● EXERCISE DETAILS
What do the lines from the top of the data through the line with "PLEAT_DEPTH = 2.2" say? Quote them exactly and include both ends.

● GIVEN MATERIAL
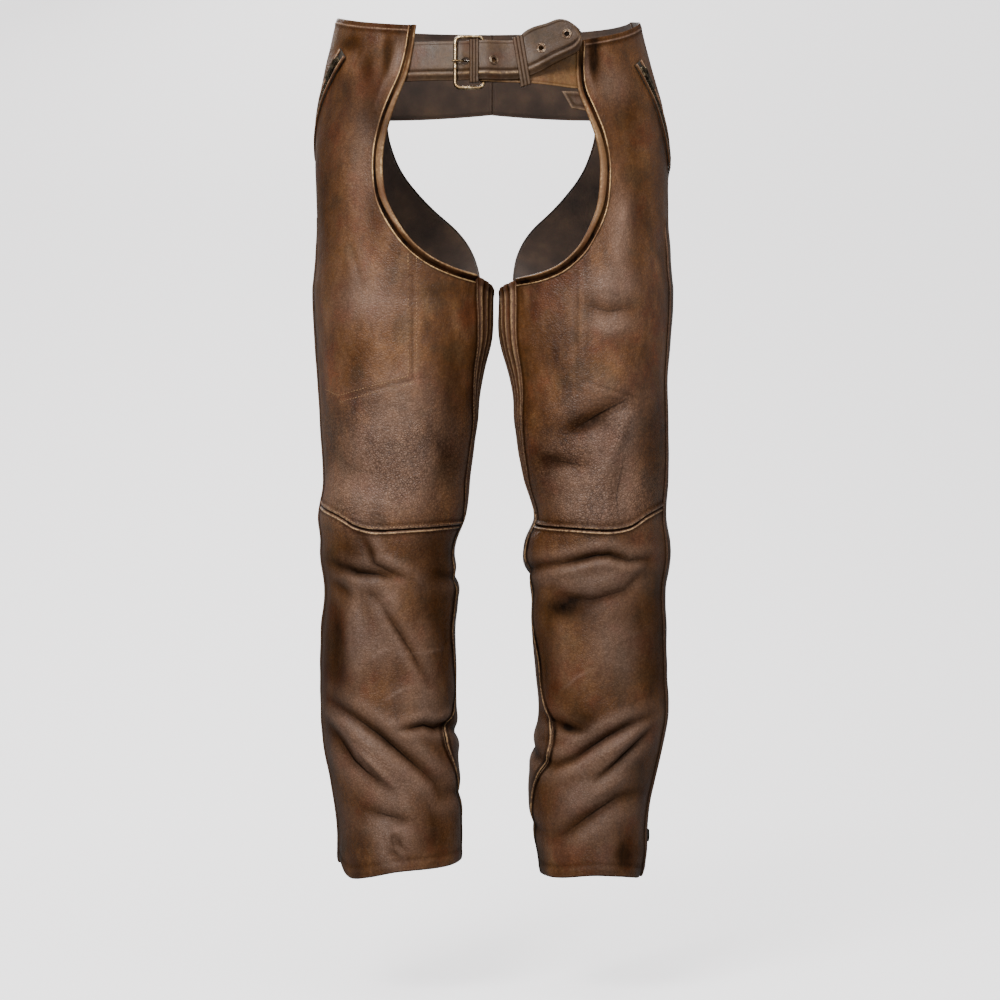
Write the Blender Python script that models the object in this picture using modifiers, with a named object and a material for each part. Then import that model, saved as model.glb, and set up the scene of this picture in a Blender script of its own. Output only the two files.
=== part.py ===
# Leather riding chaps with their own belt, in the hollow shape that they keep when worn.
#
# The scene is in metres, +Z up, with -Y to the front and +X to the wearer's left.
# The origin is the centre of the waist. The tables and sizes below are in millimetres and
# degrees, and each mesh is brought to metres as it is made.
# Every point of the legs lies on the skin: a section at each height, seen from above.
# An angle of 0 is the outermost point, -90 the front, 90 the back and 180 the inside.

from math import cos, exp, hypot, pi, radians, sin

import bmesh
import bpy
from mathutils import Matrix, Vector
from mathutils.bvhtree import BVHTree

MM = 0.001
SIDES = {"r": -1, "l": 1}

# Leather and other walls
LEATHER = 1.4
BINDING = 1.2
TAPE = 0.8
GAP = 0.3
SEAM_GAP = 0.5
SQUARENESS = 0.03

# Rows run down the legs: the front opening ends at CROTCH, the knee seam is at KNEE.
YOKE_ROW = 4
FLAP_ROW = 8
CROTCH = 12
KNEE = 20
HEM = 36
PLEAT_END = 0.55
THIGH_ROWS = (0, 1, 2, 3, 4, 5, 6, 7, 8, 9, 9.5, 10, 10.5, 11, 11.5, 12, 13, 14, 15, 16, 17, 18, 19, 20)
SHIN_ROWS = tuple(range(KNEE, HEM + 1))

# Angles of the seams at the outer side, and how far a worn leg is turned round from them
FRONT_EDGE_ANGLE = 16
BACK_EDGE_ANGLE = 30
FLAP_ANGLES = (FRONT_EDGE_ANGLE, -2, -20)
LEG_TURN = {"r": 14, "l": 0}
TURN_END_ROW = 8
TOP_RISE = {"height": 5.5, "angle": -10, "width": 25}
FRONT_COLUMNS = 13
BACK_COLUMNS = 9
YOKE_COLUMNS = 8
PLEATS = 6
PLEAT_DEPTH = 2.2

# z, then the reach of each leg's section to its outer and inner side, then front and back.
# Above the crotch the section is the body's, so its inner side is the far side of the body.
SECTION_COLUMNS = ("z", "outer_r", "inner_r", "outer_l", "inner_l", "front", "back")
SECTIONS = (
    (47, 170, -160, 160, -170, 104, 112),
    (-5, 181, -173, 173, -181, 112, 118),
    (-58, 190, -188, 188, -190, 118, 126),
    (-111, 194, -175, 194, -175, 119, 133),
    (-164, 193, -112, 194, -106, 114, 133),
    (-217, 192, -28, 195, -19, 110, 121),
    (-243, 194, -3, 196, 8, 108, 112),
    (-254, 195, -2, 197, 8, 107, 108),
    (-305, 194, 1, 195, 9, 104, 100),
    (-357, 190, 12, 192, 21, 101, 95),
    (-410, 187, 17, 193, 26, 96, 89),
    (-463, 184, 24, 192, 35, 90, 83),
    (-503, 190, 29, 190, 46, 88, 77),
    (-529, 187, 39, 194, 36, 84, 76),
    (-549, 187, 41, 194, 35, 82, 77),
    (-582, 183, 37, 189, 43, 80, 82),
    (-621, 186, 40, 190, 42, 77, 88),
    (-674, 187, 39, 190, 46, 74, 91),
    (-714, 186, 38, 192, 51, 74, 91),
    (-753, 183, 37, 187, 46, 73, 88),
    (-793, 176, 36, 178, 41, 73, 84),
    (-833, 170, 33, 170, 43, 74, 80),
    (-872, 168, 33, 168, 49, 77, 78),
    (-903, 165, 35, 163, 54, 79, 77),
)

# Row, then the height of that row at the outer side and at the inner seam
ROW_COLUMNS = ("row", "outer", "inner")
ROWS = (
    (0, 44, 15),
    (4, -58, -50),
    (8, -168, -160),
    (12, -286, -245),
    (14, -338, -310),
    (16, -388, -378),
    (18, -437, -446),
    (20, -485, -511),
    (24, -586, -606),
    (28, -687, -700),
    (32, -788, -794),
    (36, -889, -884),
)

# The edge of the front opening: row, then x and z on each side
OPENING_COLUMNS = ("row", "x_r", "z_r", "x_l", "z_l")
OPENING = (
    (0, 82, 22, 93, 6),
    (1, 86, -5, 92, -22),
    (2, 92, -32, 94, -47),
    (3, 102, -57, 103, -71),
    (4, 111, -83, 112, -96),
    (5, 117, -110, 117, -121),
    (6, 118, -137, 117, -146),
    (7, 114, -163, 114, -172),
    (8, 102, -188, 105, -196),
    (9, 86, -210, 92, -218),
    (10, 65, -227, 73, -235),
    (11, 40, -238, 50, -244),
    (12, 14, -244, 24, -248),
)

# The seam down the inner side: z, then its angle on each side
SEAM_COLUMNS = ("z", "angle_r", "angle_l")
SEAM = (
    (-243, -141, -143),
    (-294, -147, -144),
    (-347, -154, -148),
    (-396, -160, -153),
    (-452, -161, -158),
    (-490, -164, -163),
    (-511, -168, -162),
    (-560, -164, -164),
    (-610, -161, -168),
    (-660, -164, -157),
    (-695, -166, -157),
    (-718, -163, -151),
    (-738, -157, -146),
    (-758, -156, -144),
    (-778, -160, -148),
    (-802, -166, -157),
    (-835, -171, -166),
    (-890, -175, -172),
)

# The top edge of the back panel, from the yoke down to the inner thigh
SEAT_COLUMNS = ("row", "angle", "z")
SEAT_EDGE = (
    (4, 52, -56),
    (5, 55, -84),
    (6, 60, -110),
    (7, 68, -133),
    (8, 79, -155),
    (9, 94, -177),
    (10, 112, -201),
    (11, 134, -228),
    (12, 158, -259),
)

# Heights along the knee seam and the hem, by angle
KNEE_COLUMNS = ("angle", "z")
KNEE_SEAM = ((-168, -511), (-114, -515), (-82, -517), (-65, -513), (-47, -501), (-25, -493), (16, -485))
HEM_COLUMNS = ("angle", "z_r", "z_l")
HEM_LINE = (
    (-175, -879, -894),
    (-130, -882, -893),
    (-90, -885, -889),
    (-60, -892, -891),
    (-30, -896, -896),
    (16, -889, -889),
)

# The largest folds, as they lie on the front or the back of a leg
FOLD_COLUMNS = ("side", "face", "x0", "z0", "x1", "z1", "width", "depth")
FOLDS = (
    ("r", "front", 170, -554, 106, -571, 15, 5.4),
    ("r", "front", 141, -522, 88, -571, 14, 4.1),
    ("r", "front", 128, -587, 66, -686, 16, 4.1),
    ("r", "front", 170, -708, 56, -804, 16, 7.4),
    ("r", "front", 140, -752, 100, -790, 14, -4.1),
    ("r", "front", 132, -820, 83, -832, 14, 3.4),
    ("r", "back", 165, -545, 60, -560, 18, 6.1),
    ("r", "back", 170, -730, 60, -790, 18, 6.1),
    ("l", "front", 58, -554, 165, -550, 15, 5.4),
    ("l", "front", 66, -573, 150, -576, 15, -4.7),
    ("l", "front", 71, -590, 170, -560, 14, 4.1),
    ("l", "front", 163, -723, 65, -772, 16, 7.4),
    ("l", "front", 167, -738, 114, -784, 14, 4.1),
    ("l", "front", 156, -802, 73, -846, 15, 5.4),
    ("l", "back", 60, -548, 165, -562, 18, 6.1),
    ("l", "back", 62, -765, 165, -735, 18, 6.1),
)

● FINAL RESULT
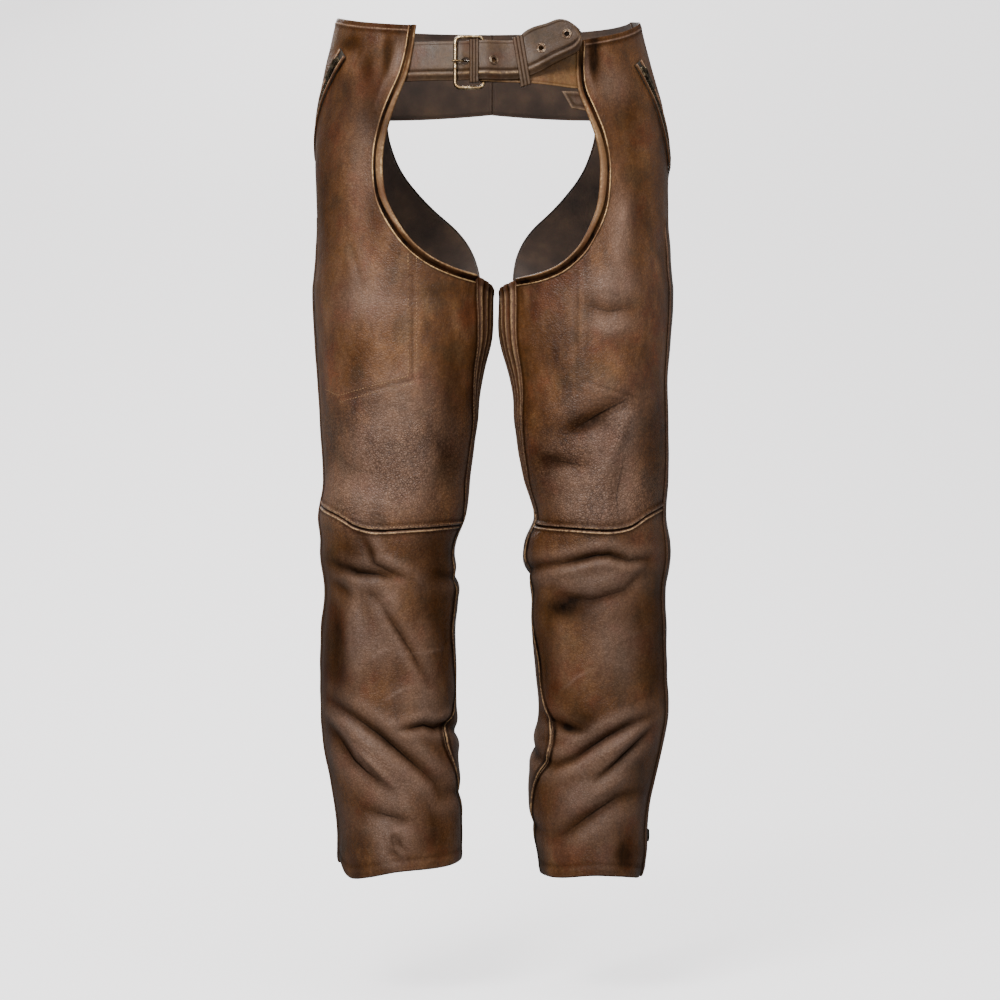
Write the Blender Python script that models the object in this picture using modifiers, with a named object and a material for each part. Then import that model, saved as model.glb, and set up the scene of this picture in a Blender script of its own. Output only the two files.
=== part.py ===
# Leather riding chaps with their own belt, in the hollow shape that they keep when worn.
#
# The scene is in metres, +Z up, with -Y to the front and +X to the wearer's left.
# The origin is the centre of the waist. The tables and sizes below are in millimetres and
# degrees, and each mesh is brought to metres as it is made.
# Every point of the legs lies on the skin: a section at each height, seen from above.
# An angle of 0 is the outermost point, -90 the front, 90 the back and 180 the inside.

from math import cos, exp, hypot, pi, radians, sin

import bmesh
import bpy
from mathutils import Matrix, Vector
from mathutils.bvhtree import BVHTree

MM = 0.001
SIDES = {"r": -1, "l": 1}

# Leather and other walls
LEATHER = 1.4
BINDING = 1.2
TAPE = 0.8
GAP = 0.3
SEAM_GAP = 0.5
SQUARENESS = 0.03

# Rows run down the legs: the front opening ends at CROTCH, the knee seam is at KNEE.
YOKE_ROW = 4
FLAP_ROW = 8
CROTCH = 12
KNEE = 20
HEM = 36
PLEAT_END = 0.55
THIGH_ROWS = (0, 1, 2, 3, 4, 5, 6, 7, 8, 9, 9.5, 10, 10.5, 11, 11.5, 12, 13, 14, 15, 16, 17, 18, 19, 20)
SHIN_ROWS = tuple(range(KNEE, HEM + 1))

# Angles of the seams at the outer side, and how far a worn leg is turned round from them
FRONT_EDGE_ANGLE = 16
BACK_EDGE_ANGLE = 30
FLAP_ANGLES = (FRONT_EDGE_ANGLE, -2, -20)
LEG_TURN = {"r": 14, "l": 0}
TURN_END_ROW = 8
TOP_RISE = {"height": 5.5, "angle": -10, "width": 25}
FRONT_COLUMNS = 13
BACK_COLUMNS = 9
YOKE_COLUMNS = 8
PLEATS = 6
PLEAT_DEPTH = 2.2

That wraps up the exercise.